COUNTERPUNCH.ORG, December 2005, Jeffrey St. Clair


Last Charge of the Light Horse -- Getaway Car
Energetic and subversive rock with literate lyrics reporting from the ruins of the Bush economy by a new Long Island band with Texas roots.
If the Labor Movement in this country had a lick of sense, it would make a video of "Cartwheeling" and splash it before the nation during halftime of the Super Bowl, before people nod off during the Stones' geriatric set. Last Charge is propelled by a rumbling father-and-son rhythm section and the speed-demon lead guitar of Jean-Paul Vest, which just might remind you of the late Freddie King.



GOOD TIMES, February 2006, Syl Nathan


Hey, Mr. A&R man, striving to find the next Carrie Underwood or Bo Bice or whatever–there are artists out there with something to say and an original way to express it.

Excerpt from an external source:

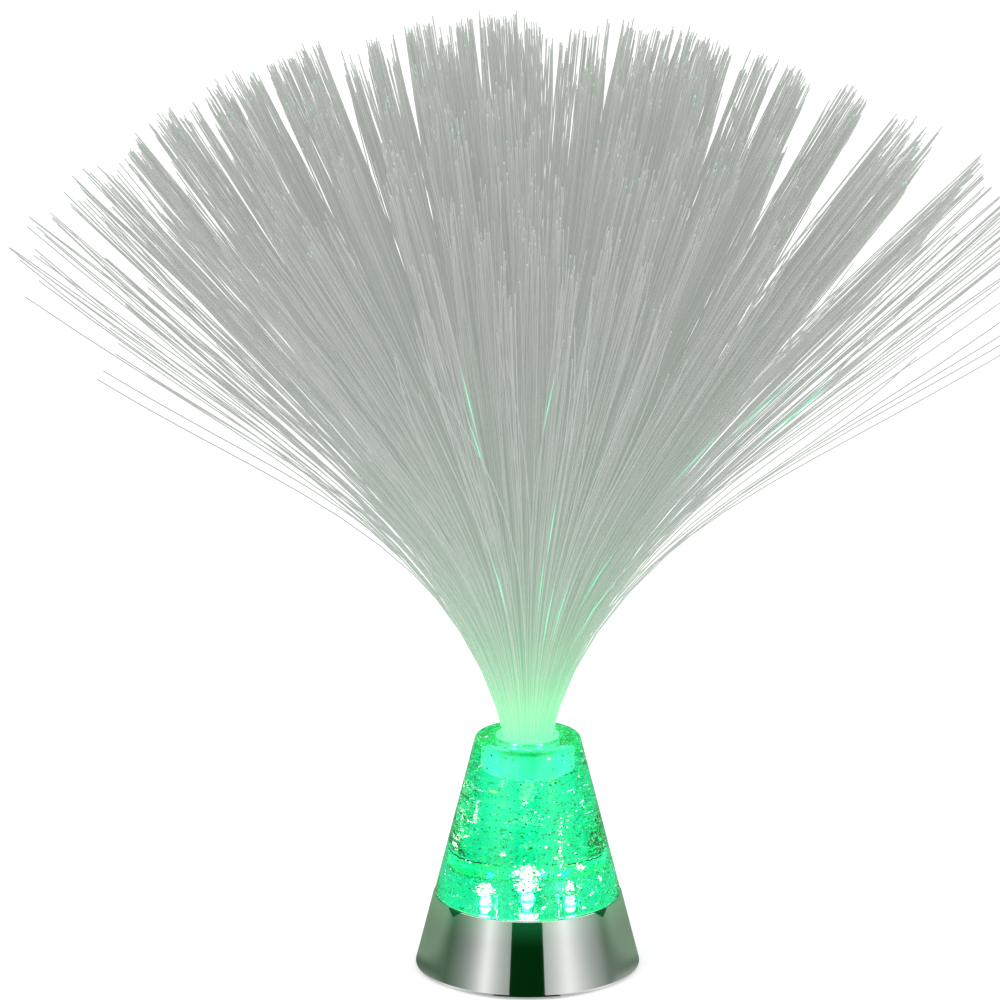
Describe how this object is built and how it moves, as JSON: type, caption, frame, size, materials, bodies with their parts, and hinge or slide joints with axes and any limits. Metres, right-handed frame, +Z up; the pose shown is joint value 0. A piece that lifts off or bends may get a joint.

Last Charge of the Light Horse certainly qualify.


This area three-piece – their next scheduled show is at The Hairy Lemon in Selden on Friday, February 10 – consists of vocalist and guitarist Jean-Paul Vest, bassist A.J. Riegger and drummer Artie Riegger. This beautifully packaged, 12-track introduction to these musicians is about as well thought-out a local album that has been offered for review here in many a month.


There are so many introspective, tightly-performed songs here that it is hard not to want to lay down the plaudits a bit too thickly. But any album with the lover's plea "Now You Know," the Bob Dylan-ish "The Second Time Around," or the opener "Cartwheeling" is tempting to want to praise to the high heavens.


The overall sound here is what some are calling "emo," but the influences here are veiled so well that the overall sound is completely original and riveting. Once again, the team at Vu Du Studios has produced a debut that sounds wholly major league; kudos to Bob Stander, who helmed the project in every facet
of the recording.


Last Charge of the Light Horse has done the near impossible here; coming out of nowhere, this act and this record are ready to go national. Chalk up another big score for Long Island's burgeoning rock scene.